Prior to joining us, Mr. Webster, 51, served as the Chief Financial Officer of
Adolor Corporation from June 2008 until its acquisition by Cubist
Pharmaceuticals, Inc. in December 2011. From 2007 until joining Adolor
Corporation in 2008, Mr. Webster served as Managing Director, Investment Banking
Division, Health Care Group for Broadpoint Capital (formerly First Albany
Capital). Mr. Webster previously served as co-founder, President and Chief
Executive Officer for Neuronyx, Inc. From 1987 to 2000, Mr. Webster served in
positions of increased responsibility, including as Director, Investment Banking
Division, Health Care Group for PaineWebber Incorporated.
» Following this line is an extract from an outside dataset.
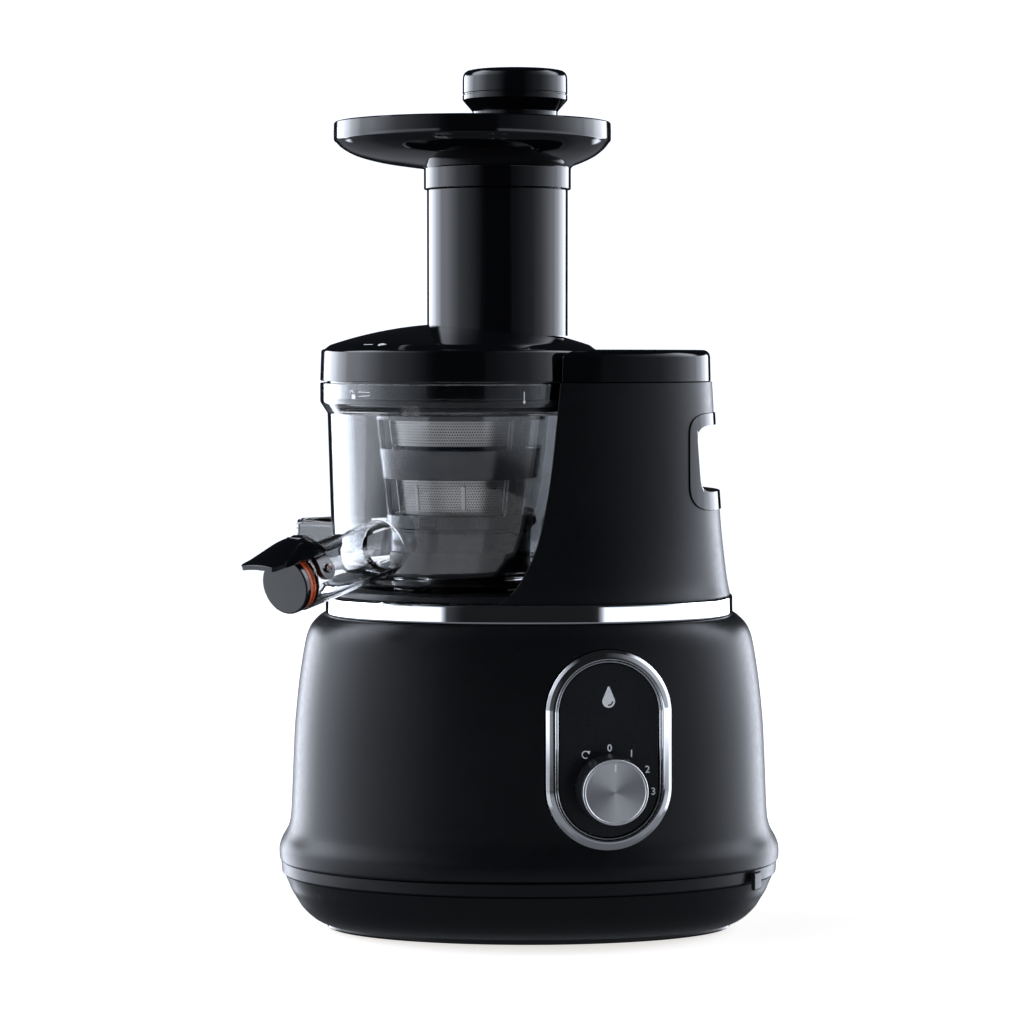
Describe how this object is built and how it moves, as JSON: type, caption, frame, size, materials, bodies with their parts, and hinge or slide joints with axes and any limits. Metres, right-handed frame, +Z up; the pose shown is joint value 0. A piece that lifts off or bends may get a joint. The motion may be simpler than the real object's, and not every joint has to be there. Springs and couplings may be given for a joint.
{
  "type": "vertical slow juicer",
  "caption": "Vertical slow juicer: oval motor base, side tower with grip, clear bowl with strainer, brush and auger, capped spout, pulp chute, lid with feed tube, tray and pusher.",
  "frame": {"origin": "centre of the foot plate's flat underside, on the surface the juicer stands on", "axes": "+Z up, +X towards the tower and its grip, -Y towards the front with the speed knob"},
  "size_m": [0.2598, 0.2247, 0.428],
  "materials": {
    "matte_black": "soft matte charcoal black",
    "gloss_black": "polished black",
    "clear_plastic": "clear, faintly smoky",
    "grey_plastic": "satin dark grey",
    "gear_plastic": "natural nylon",
    "chrome": "mirror chrome plating",
    "knob_aluminium": "radially brushed",
    "steel": "satin steel",
    "rubber": "matt black rubber",
    "red_silicone": "translucent orange red silicone",
    "board": "green circuit board"
  },
  "bodies": {
    "base": {"foot_plate": "gloss_black", "rubber_foot_1": "rubber", "rubber_foot_2": "rubber", "rubber_foot_3": "rubber", "rubber_foot_4": "rubber", "base_screw_1": "steel", "base_screw_2": "steel", "base_screw_3": "steel", "base_screw_4": "steel", "bottom_pan": "matte_black", "cord_gland": "rubber", "side_lug": "gloss_black", "base_housing": "matte_black", "chrome_band": "chrome", "upper_housing": "matte_black", "tower_cap": "gloss_black", "handle_insert": "gloss_black", "bezel_ring": "chrome", "control_panel": "gloss_black", "rotary_switch": "grey_plastic", "motor_stator": "steel", "motor_bracket": "steel", "gearbox_base": "grey_plastic", "gearbox_cover": "grey_plastic", "idler_axle": "steel", "shaft_bearing": "steel", "shaft_seal": "rubber", "circuit_board": "board"},
    "knob": {"speed_knob": "gloss_black", "knob_face": "knob_aluminium"},
    "rotor": {"motor_rotor": "steel", "motor_pinion": "steel", "cooling_fan": "gear_plastic"},
    "reduction": {"reduction_gear": "gear_plastic"},
    "drive": {"drive_shaft": "steel", "output_gear": "gear_plastic"},
    "bowl": {"juice_bowl": "clear_plastic", "bowl_packing": "rubber", "strainer_frame": "grey_plastic", "strainer_mesh_upper": "steel", "strainer_mesh_lower": "steel", "cap_bracket": "gloss_black"},
    "screw": {"auger": "grey_plastic"},
    "brush_pinion": {"brush_idler": "gear_plastic"},
    "brush": {"brush_holder": "grey_plastic", "wiper_blade_1": "red_silicone", "wiper_blade_2": "red_silicone", "wiper_blade_3": "red_silicone"},
    "juice_cap": {"cap_lever": "gloss_black", "spout_cap": "grey_plastic", "cap_seal": "red_silicone"},
    "gasket": {"lid_gasket": "rubber"},
    "lid": {"lid": "gloss_black"},
    "tray": {"feed_tray": "gloss_black"},
    "pusher": {"pusher": "gloss_black"}
  },
  "joints": [
    {"name": "knob_turn", "type": "hinge", "parent": "base", "child": "knob", "pos_m": [0.03737, -0.07487, 0.08091], "axis": [-0.1391, 0.9899, -0.0262], "range_deg": [-30, 90]},
    {"name": "drive_spin", "type": "hinge", "parent": "base", "child": "drive", "pos_m": [-0.0345, 0, 0.13], "axis": [0, 0, 1], "continuous": true},
    {"name": "reduction_spin", "type": "hinge", "parent": "base", "child": "reduction", "pos_m": [0.0035, 0, 0.13], "axis": [0, 0, 1], "continuous": true},
    {"name": "rotor_spin", "type": "hinge", "parent": "base", "child": "rotor", "pos_m": [0.0335, 0, 0.07], "axis": [0, 0, 1], "continuous": true},
    {"name": "bowl_lift", "type": "slide", "parent": "base", "child": "bowl", "axis": [0, 0, 1], "range_m": [0, 0.12]},
    {"name": "auger_spin", "type": "hinge", "parent": "bowl", "child": "screw", "pos_m": [-0.0345, 0, 0.22], "axis": [0, 0, 1], "continuous": true},
    {"name": "brush_pinion_spin", "type": "hinge", "parent": "bowl", "child": "brush_pinion", "pos_m": [-0.0255, 0.01559, 0.184], "axis": [0, 0, 1], "continuous": true},
    {"name": "brush_spin", "type": "hinge", "parent": "bowl", "child": "brush", "pos_m": [-0.0345, 0, 0.22], "axis": [0, 0, 1], "continuous": true},
    {"name": "cap_swing", "type": "hinge", "parent": "bowl", "child": "juice_cap", "pos_m": [-0.10846, -0.09815, 0.20133], "axis": [-0.7986, 0.6018, 0], "range_deg": [0, 100]},
    {"name": "lid_lift", "type": "slide", "parent": "bowl", "child": "gasket", "axis": [0, 0, 1], "range_m": [0, 0.06]},
    {"name": "lid_turn", "type": "hinge", "parent": "gasket", "child": "lid", "pos_m": [-0.0345, 0, 0.28], "axis": [0, 0, 1], "range_deg": [0, 30]},
    {"name": "tray_lift", "type": "slide", "parent": "lid", "child": "tray", "axis": [0, 0, 1], "range_m": [0, 0.05]},
    {"name": "pusher_slide", "type": "slide", "parent": "tray", "child": "pusher", "axis": [0, 0, 1], "range_m": [0, 0.11]}
  ],
  "couplings": [
    {"joint": "reduction_spin", "follows": "drive_spin", "ratio": -3.75},
    {"joint": "rotor_spin", "follows": "drive_spin", "ratio": 15},
    {"joint": "auger_spin", "follows": "drive_spin", "ratio": 1},
    {"joint": "brush_pinion_spin", "follows": "drive_spin", "ratio": -1},
    {"joint": "brush_spin", "follows": "drive_spin", "ratio": -0.33333}
  ]
}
Mr. Webster holds an
A.B. in Economics cum laude from Dartmouth College and a Master of Business
Administration in Finance from The Wharton School, The University of
Pennsylvania.
In connection with his appointment as our Chief Financial Officer, Mr. Webster entered into an offer letter (the "Offer Letter") detailing the terms of his employment. Pursuant to the Offer Letter, as part of his compensation Mr. Webster will be entitled to receive (i) a base salary of $365,000 per year, subject to annual adjustments, (ii) an initial stock option to purchase up to 100,000 shares of our common stock which will vest over four years from Mr. Webster's start date, (iii) restricted stock units to purchase up to an aggregate of 15,000 shares of our common stock, which vest over time beginning on the date we achieve a specified financial goal, and (iv) additional restricted stock units to purchase up to an aggregate of 25,000 shares of our common stock, which vest over three years from Mr. Webster's start date. We anticipate that Mr. Webster will also enter into our standard form of indemnification agreement. As an executive officer, Mr. Webster will also be eligible to participate in our 2012 Equity Incentive Plan, our Employee Stock Purchase Plan, our Incentive Compensation Plan and our Amended and Restated Severance Benefit Plan. A copy of the Offer Letter is attached as Exhibit 99.2 hereto.
(d) Exhibits.
Exhibit No. Description
99.1 Press Release dated June 5, 2012.
99.2 Offer Letter, dated May 30, 2012, by and between Mr. Stephen W.
Webster and Optimer Pharmaceuticals, Inc.